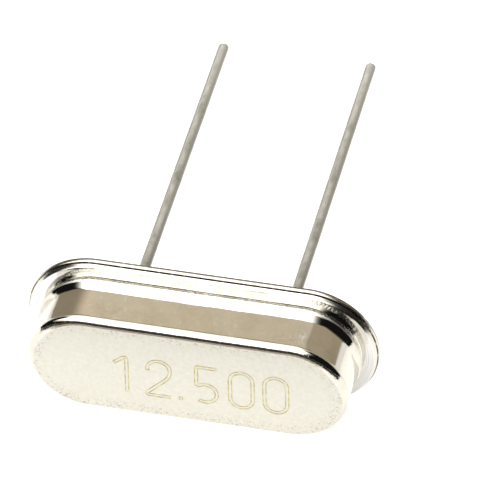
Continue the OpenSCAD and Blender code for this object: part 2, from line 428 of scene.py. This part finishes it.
def unevenness(bm, depth, size, keep=lambda point: 1):
    """Works a slight waviness of a depth and a size into a surface, as far as keep lets it."""
    bmesh.ops.recalc_face_normals(bm, faces=bm.faces[:])
    bm.normal_update()
    moves = [v.normal * depth * keep(v.co) * noise.noise(v.co / size) for v in bm.verts]
    for v, move in zip(bm.verts, moves):
        v.co += move


bm, point = start_section(can_run, face_r + BEAD, can_top)
point = arc(bm, point, face_r + BEAD, can_top - RIM_R, -90 - BEAD_TURN, steps=18)
wall_h = can_top - RIM_R - flare_top
for share in WALL_ROWS:
    point = line(bm, point, CAN_WALL_R, flare_top + share * wall_h)
point = arc(bm, point, flare_centre, flare_top, flare_turn, steps=12)
point = arc(bm, point, skirt_wall - SKIRT_R, skirt_top, -flare_turn - UNDERCUT, steps=8)
lean = math.tan(math.radians(UNDERCUT))
neck_top = point.co.copy()
neck_h = neck_top.z - flange_top - CREASE_R
for drop in (0.005, neck_h - 0.004, neck_h):
    point = line(bm, point, neck_top.y - drop * lean, neck_top.z - drop)
crease = point.co.y + CREASE_R
point = line(bm, point, crease, flange_top)
ledge = flange_r - EDGE_SLOPE - crease
for share in LEDGE_ROWS:
    point = line(bm, point, crease + share * ledge, flange_top)
point = line(bm, point, flange_r, FLANGE_T + CAN_EDGE_R)
point = arc(bm, point, flange_r - CAN_EDGE_R, FLANGE_T + CAN_EDGE_R, -90, steps=6)
point = line(bm, point, skirt_wall - SHEET + turn_r, FLANGE_T)
point = arc(bm, point, skirt_wall - SHEET + turn_r, FLANGE_T + turn_r, -90, steps=6)
point = line(bm, point, skirt_wall - SHEET, inner_skirt_top)
point = arc(bm, point, flare_centre, flare_top, -inner_turn, steps=6)
point = line(bm, point, inner_r, ceiling - RIM_R + SHEET)
point = arc(bm, point, inner_r - RIM_R + SHEET, ceiling - RIM_R + SHEET, 90, steps=4)
racetrack(bm, can_run)
bmesh.ops.edgeloop_fill(bm, edges=rim_edges(bm, ceiling))
plate = bmesh.ops.edgeloop_fill(bm, edges=rim_edges(bm, can_top))["faces"]
for _ in range(PLATE_RINGS):
    bmesh.ops.inset_region(bm, faces=plate, thickness=PLATE_RING_W, use_even_offset=True)

# the flange is drawn out along the unit at both ends, from nothing at its crease
for v in bm.verts:
    out_from_line = math.hypot(max(abs(v.co.x) - can_run, 0), v.co.y)
    outward = min(max((out_from_line - crease) / ledge, 0), 1)
    v.co.x += END_STEP * outward * min(max(v.co.x / can_run, -1), 1)


def below_plate(point):
    """Nothing on the top face, growing to all of it a little way down the rim."""
    return min(max((can_top - point.z) / WAVES_FADE_H, 0), 1)


for depth, size in WAVES:
    unevenness(bm, depth, size, below_plate)

MATTE = (0.685, 0.665, 0.59)
MATTE_MOTTLE = (0.63, 0.605, 0.53)
MATTE_ROUGH = 0.5
SPECK = (0.33, 0.29, 0.2)
# colour of a painted reflection: a dark line along one side of the top face's rim
RIM_PAINTED_REFLECTION = (0.22, 0.19, 0.14)
RIDGE_ROUGH = 0.4
# colour of a painted highlight on the flange's flat top
LEDGE_PAINTED_HIGHLIGHT = (0.70, 0.69, 0.655)
LEDGE_STREAK = (0.36, 0.33, 0.27)


def band(tree, value, start, full, fading, end):
    """A mask that is full between two values and falls off outside them."""
    return product(tree, ramp(tree, value, start, full), ramp(tree, value, end, fading))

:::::

- [TASK DETAILS] Everything from the first line of the data through the line containing "v.co += move" should be echoed exactly. Add nothing.

- [THE ANSWER]
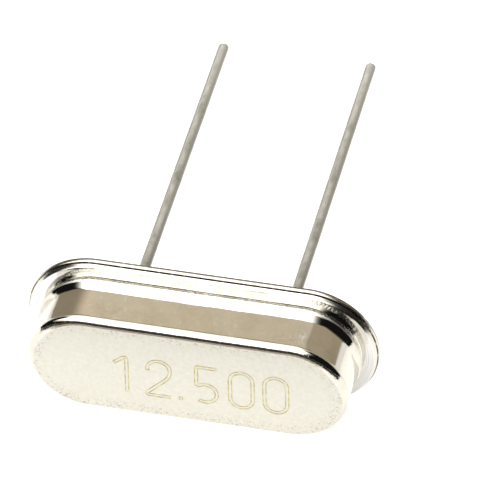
Continue the OpenSCAD and Blender code for this object: part 2, from line 428 of scene.py. This part finishes it.
def unevenness(bm, depth, size, keep=lambda point: 1):
    """Works a slight waviness of a depth and a size into a surface, as far as keep lets it."""
    bmesh.ops.recalc_face_normals(bm, faces=bm.faces[:])
    bm.normal_update()
    moves = [v.normal * depth * keep(v.co) * noise.noise(v.co / size) for v in bm.verts]
    for v, move in zip(bm.verts, moves):
        v.co += move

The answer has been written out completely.